La paura. A due mesi dal suono della prima campanella, il 40% di alunni cinesi non ha ancora frequentato un giorno di elementare e medie. Chi aveva, timidamente, preso coraggio alla fine di settembre ha poi cambiato idea quando l’Asl ha iniziato a mettere in quarantena le classi. Soltanto all’istituto Mascagni (San Paolo), il più frequentato dagli studenti di origine cinese, le classi in quarantena sono state 16 dal 14 settembre. «Sedici in quarantena, soprattutto alla primaria, su un totale però di 61 classi – puntualizza la preside Claudia Del Pace – Al momento quelle a casa sono cinque. La nota positiva è che, da quando sono entrati in servizio i medici scolastici, la comunicazione con l’ufficio igiene è diventata più veloce. Con loro l’interlocuzione è continua, anche nel fine settimana». A fine ottobre la preside Del Pace, come altri suoi colleghi, dopo ripetuti solleciti alle famiglie ha mandato al Comune le prime segnalazioni di evasione dell’obbligo scolastico.
Denunce alla Procura. È l’assessora alla pubblica istruzione Ilaria Santi a spiegare l’iter in caso di inadempienza dell’obbligo scolastico. «I presidi fanno segnalazione al gabinetto del sindaco, dopodiché la inoltriamo alla Procura e ai servizi sociali. Sono partite le prime denunce, come prevede la legge, per le assenze che si sono protratte per tanti giorni consecutivi. Fossero venti, trenta o cento, sono sempre tantissime quando si parla di abbandono scolastico. Domani avrò una riunione con i presidi anche per affrontare questo tema. Insieme all’assessore Mangani abbiamo fatto un costante monitoraggio della situazione con un’azione capillare nella comunità. Alcuni alunni sono rientrati effettivamente in classe».
Proteste per le mascherine.
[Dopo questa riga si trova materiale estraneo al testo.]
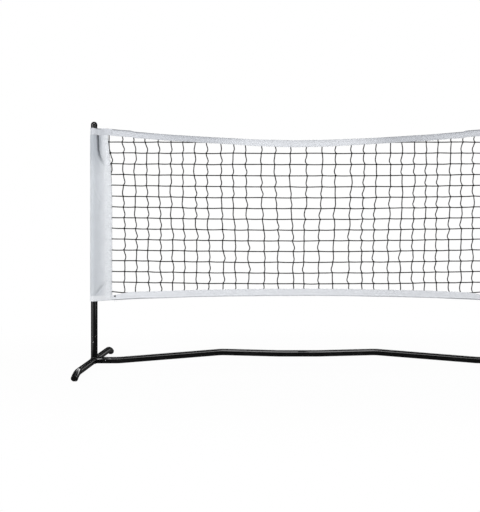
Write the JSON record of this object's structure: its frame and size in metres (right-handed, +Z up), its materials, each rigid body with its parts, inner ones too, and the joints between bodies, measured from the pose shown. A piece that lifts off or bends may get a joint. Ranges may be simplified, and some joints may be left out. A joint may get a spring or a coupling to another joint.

Anche le famiglie italiane danno il loro daffare ai dirigenti scolastici in questa fase delicata per il proseguimento delle lezioni. Fioccano lamentele per l’obbligo di mascherina al banco introdotto dall’ultimo Dpcm. Come quella di un genitore che ha scritto a Mario Battiato, preside del comprensivo Gandhi. «Mi ha “ingiunto” di disattendere la norma del Dpcm – racconta il dirigente – Meno male è arrivata la circolare di chiarimento del Miur che ha spazzato via ogni dubbio». Anche l’assessorato alla pubblica istruzione ha ricevuto più lettere di protesta da parte di mamme pronte a mobilitarsi con la minaccia di non portare più i figli a scuola. Scuole che, in questo momento a Prato, rappresentano i posti più sicuri grazie a protocolli stringenti, in primis il distanziamento, che finora hanno evitato l’insorgere di focolai come in altre zone d’Italia. «Oltretutto la presenza in classe degli studenti consente di tracciare i contatti stretti in caso di positività – ricorda Santi – cosa che sarebbe impossibile con la didattica a distanza alla quale sarò sempre contraria». Anche laddove non esiste distanziamento, la situazione è sotto controllo. Nidi e materne comunali, in questo momento, hanno solo due “bolle” in quarantena.